Vito Gulli di Generale Conserve ha fatto da anni della Crs una bandiera: «La sostenibilità si fa per interesse, non nel significato negativo del termine, ma perché abbiamo a cuore qualcosa. Se io non mi interessassi di salvare la specie tonno, la mia azienda rischierebbe di chiudere». Generale Conserve, con il tonno AsDoMar, è l’unica che ha convinto Greenpeace come marchio sostenibile ed è un’azienda che punta alla produzione in territorio italiano: «Produrre qui fa bene al mondo, altrove si sfruttano i lavoratori, non ci sono leggi non ci sono controlli».
L’attenzione verso i temi sociali e ambientali è per esempio alla base delle istruttorie di Banca Etica nei confronti delle aziende che si rivolgono a questo particolare istituto di credito per ottenere credito: «Inizialmente finanziavamo solo le organizzazioni che operavano nella cooperazione sociale, internazionale, ambiente e cultura – racconta Cesare Vitali, Csr specialist di Banca Etica – dal 2003 ci siamo aperti anche al mondo profit in linea coi temi della banca».
Banca Etica ha un capitale sociale di circa 54 milioni e ha contribuito a 1.014 iniziative socioculturali dei propri soci volontari.
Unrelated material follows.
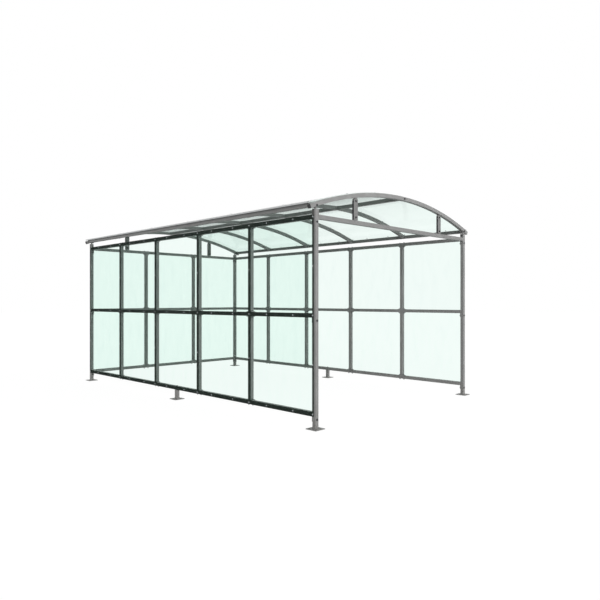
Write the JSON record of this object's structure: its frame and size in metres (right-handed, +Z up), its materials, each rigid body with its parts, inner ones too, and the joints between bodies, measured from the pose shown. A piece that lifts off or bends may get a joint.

I clienti risparmiatori sono 45.374 e le sofferenze bancarie sono solo il 2,7%, in pratica sette punti in meno rispetto al 10,4% della media Abi: «Pensiamo che la valutazione sociale abbia una correlazione con l’atteggiamento nei confronti del rischio finanziario dei nostri clienti», dichiara Vitali.
E i numeri sono anche supportati da una ricerca dell’Harvard business school, che ha analizzato 90 imprese ad alta sostenibilità e altrettante a bassa sostenibilità: il primo gruppo ha performato meglio del 4,8% rispetto alle altre.